Congressmen and -women refused to support it unless their $3.5 trillion broader spending package on expanding the social safety net and funding the energy transition is advanced at the same time.

However, the specter of a government shutdown was banished, at least for a few weeks as President Joe Biden signed a bill extending federal funding through December. 

3. Stocks set to extend losses; Jefferies rides M&A boom

October is set to start the way September ended in the stock market – full of fears about monetary tightening, a squeeze on incomes from rising energy prices, and an economic slowdown. The news out of China, while alleviating the threat of product shortages out of that country, has seemingly done little to change that.

By 6:15 AM ET (1015 GMT), Dow Jones futures were down 140 points, or 0.4%, while the S&P 500 futures contract was also down 0.4% and Nasdaq 100 futures were down 0.3%. The three contracts are on course for losses of between 3.7% and 5% this week.

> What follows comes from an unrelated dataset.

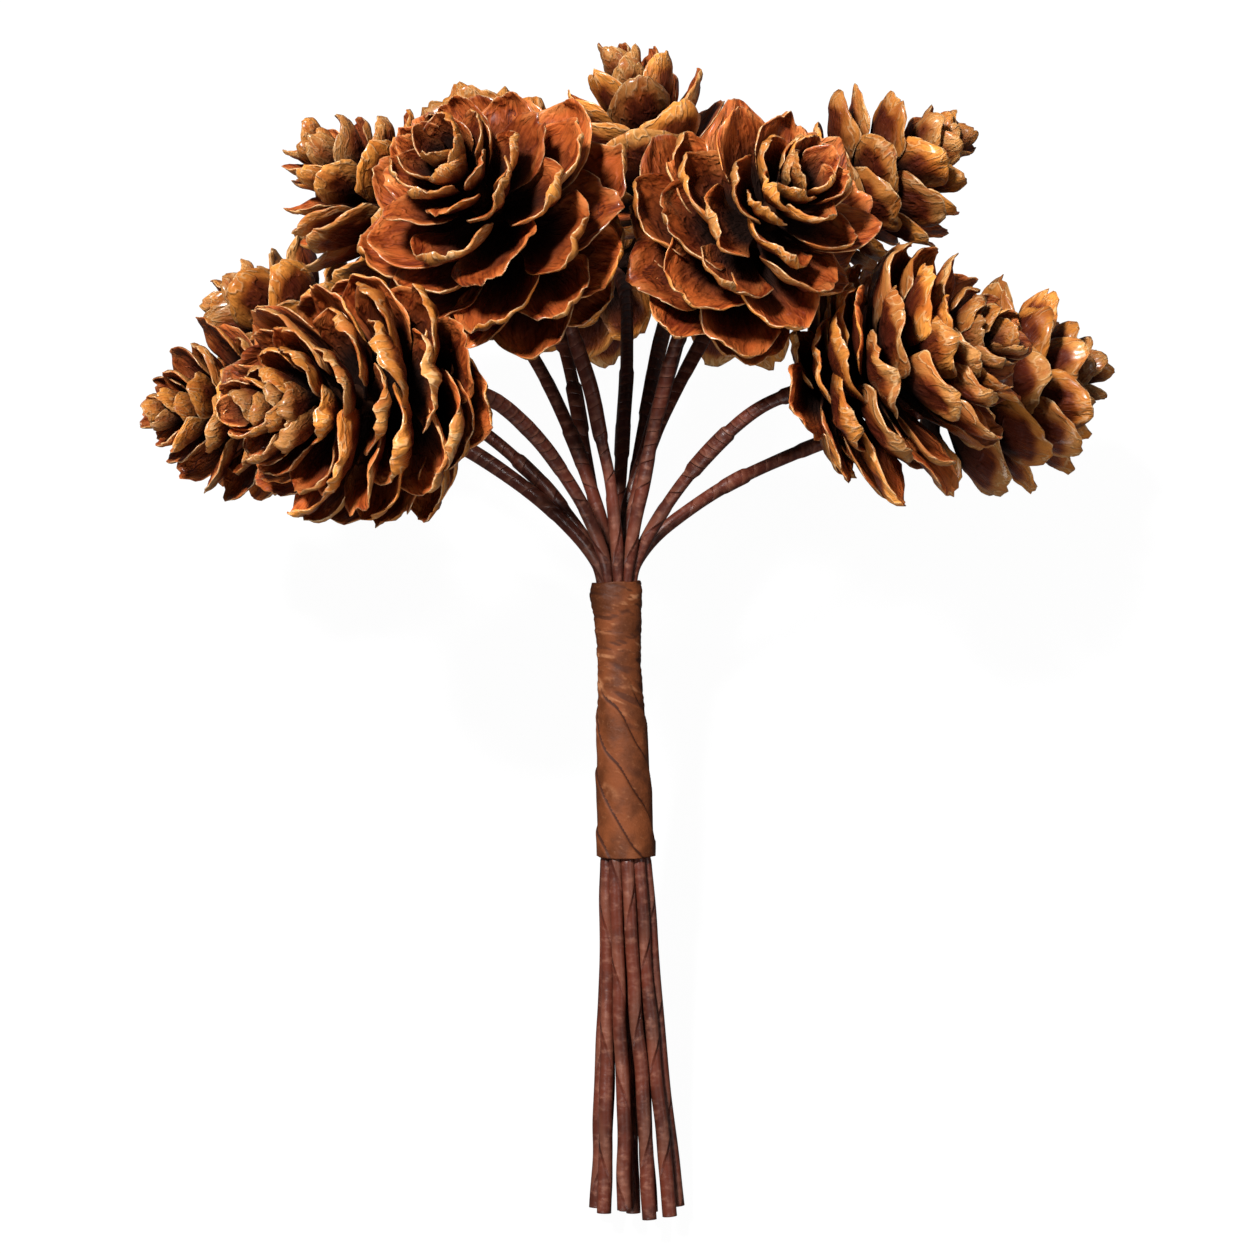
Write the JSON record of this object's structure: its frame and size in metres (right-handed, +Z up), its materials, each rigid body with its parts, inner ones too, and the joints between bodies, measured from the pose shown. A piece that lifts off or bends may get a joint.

Stocks likely to be in focus later include investment banks, after Jefferies – often seen as a bellwether for the sector – reported a strong quarter driven by record level of merger and acquisition activity. The stock was up 1.2% in premarket, but rivals Goldman Sachs (NYSE:GS) and Morgan Stanley (NYSE:MS) were unable to reap any benefit, both falling over 1%.

4. PCE prices, personal income and spending data due

With the market in fragile mood, there could be better days for an update on the Federal Reserve’s preferred measure of inflation, the personal consumer expenditures basket.

The monthly dynamic is expected to have weakened modestly in August, with core prices rising only 0.2% from 0.3% in July. However the annual rate is expected to stick at 3.6%. Personal income and spending data are also due at 8:30 AM ET.

Those data will be followed at 10 AM ET by the final update from the University of Michigan’s consumer sentiment index for September. That’s published at the same time as the Institute for Supply Management’s purchasing manager index for September, at the end of a week when Chinese and European PMIs have shown a clear slowdown in activity.

5 Crude stalls as OPEC hopes rise.

Crude oil prices again failed to make any further headway, as the view gained strength that the Organization of Petroleum Exporting Countries may increase supplies by more than the pre-agreed 400,000 barrels a month in November, when it meets with key allies next week.

By 6:25 AM ET, U.S. crude prices were down 0.8% at $74.44 a barrel, while Brent futures were down 0.6% at $77.88 a barrel.

Baker Hughes weekly oil rig count data later will give some indication of whether U.S. shale drillers are able to meet the increase in global demand for energy. The rig count hit its highest level since April 2020 last week, one of many indicators and asset prices that is reverting to the mean after the outsize swings of the last 20 months.

CFTC data on speculative net positioning are also due.